Interior’s fracking rules have Republican lawmakers and the oil and gas industry up in arms. They argue that federal rules for fracking are duplicative as states already do a good job of regulating the process.

“The energy renaissance is largely a story about state and private land, but vast resources remain inaccessible and untapped in federal areas, particularly in the West,” Alaska Republican Sen. Lisa Murkowski said in a statement.

Republicans also criticized the administration for imposing new drilling regulations at a time when oil and gas production on federal lands is falling. The federal government also blocks access to 19 billion barrels of oil and 94.5 trillion cubic feet of natural gas through restrictive environmental laws.

“This administration has already taken unprecedented steps to block development in Alaska. Given its anti-development approach, we should expect this rule to make it even harder to produce oil and gas on federal lands,” Murkowski added. “The fact remains: if Interior was half as interested in new production as it is in new regulation, our nation would be in a far better place.”

Fracking, combined with horizontal drilling, has unleashed an American energy boom that has helped to topple high oil prices in recent months. But so far, fracking has been almost exclusively relegated to state and private lands, where it’s putting billions of dollars in government coffers. Private landowners are also seeing royalty checks — a lucky few have even been made millionaires.

In the past six years, U.S. oil production has doubled to more than 9 million barrels per day.
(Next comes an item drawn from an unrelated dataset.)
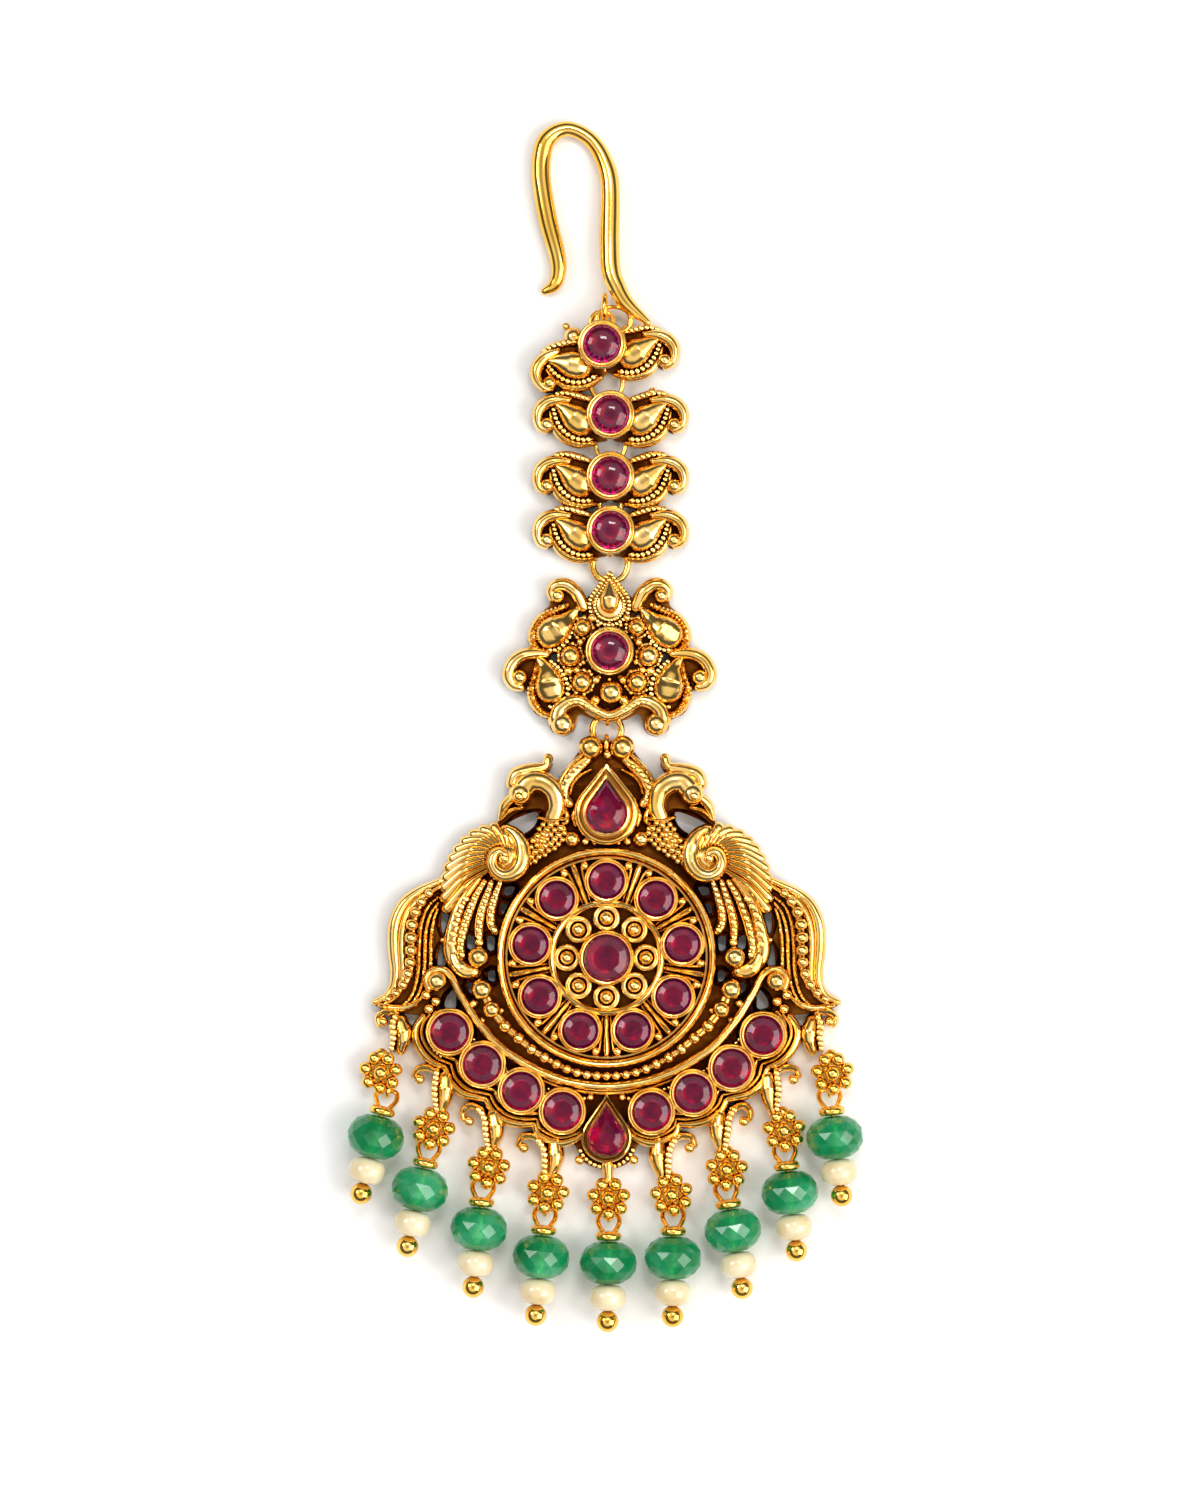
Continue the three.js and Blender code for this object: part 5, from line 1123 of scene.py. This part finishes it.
def drop(number, cap, lean):
    angle = math.radians(lean)
    down = (math.sin(angle), -math.cos(angle))
    bead_middle = CAP_HALF + DROP_GAP + BEAD[1] / 2
    pearl_middle = bead_middle + BEAD[1] / 2 + DROP_GAP + PEARL[1] / 2
    ball_middle = pearl_middle + PEARL[1] / 2 + DROP_GAP + END_BALL - 0.06

    pin = Skin()
    disc = [(0, -0.62), (0.8, -0.6), (1.1, -0.52), (1.27, -0.34), (1.33, -0.1), (1.26, 0.14), (1.08, 0.29), (0.28, 0.34)]
    knob = [(END_BALL * math.cos(a), ball_middle + END_BALL * math.sin(a)) for a in np.linspace(-1.25, 1.55, 13)]
    along_drop(pin, disc + [(0.28, ball_middle - END_BALL - 0.05), (0.34, ball_middle - END_BALL), *knob], cap, down, 32)
    side = np.array((-down[1], down[0]))
    eye = np.array(cap) - np.array(down) * LOOP_LENGTH
    wide = eye + np.array(down) * 0.65
    loop = [(*(np.array(cap) + side * 0.12), DROP_HEIGHT), (*(np.array(cap) - np.array(down) * 0.7 + side * 0.75), 2.0),
            (*(wide + side * 1.08), 1.4), (*(eye + side * 0.75), EYE_HEIGHT), (*(eye - side * 0.75), EYE_HEIGHT),
            (*(wide - side * 1.08), 1.4), (*(np.array(cap) - np.array(down) * 0.7 - side * 0.75), 2.0),
            (*(np.array(cap) - side * 0.12), DROP_HEIGHT)]
    tube(pin, loop, [0.25, 0.25], 12, 0.15)
    make(f"pin_{number}_wire", pin, polished, [f"pin_{number}"])

    bead = Skin()
    half = BEAD[1] / 2
    count = 12
    turn = math.radians(22) + 0.03 * (number % 3)
    phases = [turn + math.pi / count * (i % 2) for i in range(len(BEAD_RINGS))]
    rows = [(share * BEAD[0], bead_middle + place * half) for share, place in BEAD_RINGS]
    along_drop(bead, rows, cap, down, count, phases, triangles=True)
    make(f"bead_{number}_cut", bead, green, [f"bead_{number}"], angle=0)

    pearl_skin = Skin()
    half = PEARL[1] / 2
    rows = [(0.5 + (PEARL[0] - 0.5) * math.cos(a) ** 0.75, pearl_middle + half * math.sin(a) ** 1)
            for a in np.linspace(-1.56, 1.56, 17)]
    along_drop(pearl_skin, [(0.3, pearl_middle - half * 0.96), *rows, (0.3, pearl_middle + half * 0.96)], cap, down, 32)
    make(f"pearl_{number}_smooth", pearl_skin, pearl, [f"pearl_{number}"], angle=60)


pendant()
jewels()
for number, turns, lift in ((4, (0, 0), 0), (3, (0, 0), 0), (2, (0, 0), 0), (1, (-5, 27), 1.2)):
    link(number, turns, lift)
medallion()
rings()
top_eye()
hook()
for number, (_, cap, lean) in enumerate(DROPS, 1):
    drop(number, cap, lean)


# Table top, camera and lights.
VIEW_CENTRE = (-0.65, 20.75)
VIEW_HEIGHT = 150
LENS = 135
SENSOR = 36
TABLE_HALF = 600


def table():
    mesh = bpy.data.meshes.new("table_top")
    corners = [(x * TABLE_HALF * PART, y * TABLE_HALF * PART, -0.02 * PART) for x, y in ((-1, -1), (1, -1), (1, 1), (-1, 1))]
    mesh.from_pydata(corners, [], [(0, 1, 2, 3)])
    material, tree, shader = new_material("paper_white")
    tone = ramp(tree, noise(tree, 30), [(0.3, (0.9, 0.9, 0.9)), (0.7, (0.93, 0.93, 0.925))])
    tree.links.new(tone, shader.inputs["Base Color"])
    shader.inputs["Roughness"].default_value = 0.9
    mesh.materials.append(material)
    top = bpy.data.objects.new("table_top", mesh)
    bpy.context.scene.collection.objects.link(top)


def camera():
    data = bpy.data.cameras.new("camera")
    data.lens = LENS
    data.sensor_width = SENSOR
    holder = bpy.data.objects.new("camera", data)
    distance = VIEW_HEIGHT * PART * LENS / SENSOR
    holder.location = (VIEW_CENTRE[0] * PART, VIEW_CENTRE[1] * PART, distance + 2 * PART)
    data.clip_start = 0.01
    bpy.context.scene.collection.objects.link(holder)
    bpy.context.scene.camera = holder


def softbox(name, place, target, size, power, colour=(1, 1, 1)):
    data = bpy.data.lights.new(name, "AREA")
    data.shape = "RECTANGLE"
    data.size, data.size_y = size
    data.energy = power
    data.color = colour
    holder = bpy.data.objects.new(name, data)
    holder.location = place
    way = Vector(target) - Vector(place)
    holder.rotation_euler = way.to_track_quat("-Z", "Y").to_euler()
    bpy.context.scene.collection.objects.link(holder)


# Brightness of the studio from the horizon to straight above.
SKY = [(0.0, 0.8), (0.1, 0.6), (0.25, 0.1), (0.6, 0.12), (0.74, 1), (0.93, 1), (0.985, 0.5), (1.0, 0.4)]


def lights():
    target = (0, 0.02, 0)
    softbox("key", (0.42, -0.12, 0.42), target, (0.48, 0.48), 3.1, (1, 0.97, 0.92))
    softbox("fill", (-0.45, 0.2, 0.5), target, (0.25, 0.25), 1.2)
    softbox("over", (0.05, 0.3, 0.62), target, (0.2, 0.08), 0.8)
    world = bpy.data.worlds.new("studio")
    world.use_nodes = True
    tree = world.node_tree
    way = shade_node(tree, "ShaderNodeTexCoord")
    split = shade_node(tree, "ShaderNodeSeparateXYZ")
    tree.links.new(way.outputs["Generated"], split.inputs["Vector"])
    glow = ramp(tree, split.outputs["Z"], [(place, (level,) * 3) for place, level in SKY])
    tree.links.new(glow, tree.nodes["Background"].inputs["Color"])
    bpy.context.scene.world = world


table()
camera()
lights()
bpy.context.scene.view_settings.view_transform = "Standard"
Oil companies have been hesitant to start moving fracking operations to federal lands because of long permitting times and restrictive access. The oil industry says these new regulations will just make it even less attractive to drill on federal lands.

“Increased production and use of natural gas has helped cut U.S. carbon emissions to a nearly 20-year low, and this decision only stands in the way of further progress, hampering natural gas development on federal lands onshore, where it has already declined an amazing 21.6 percent since 2009,” Erik Milito, director of upstream and industry operations at the American Petroleum Institute, said in a statement.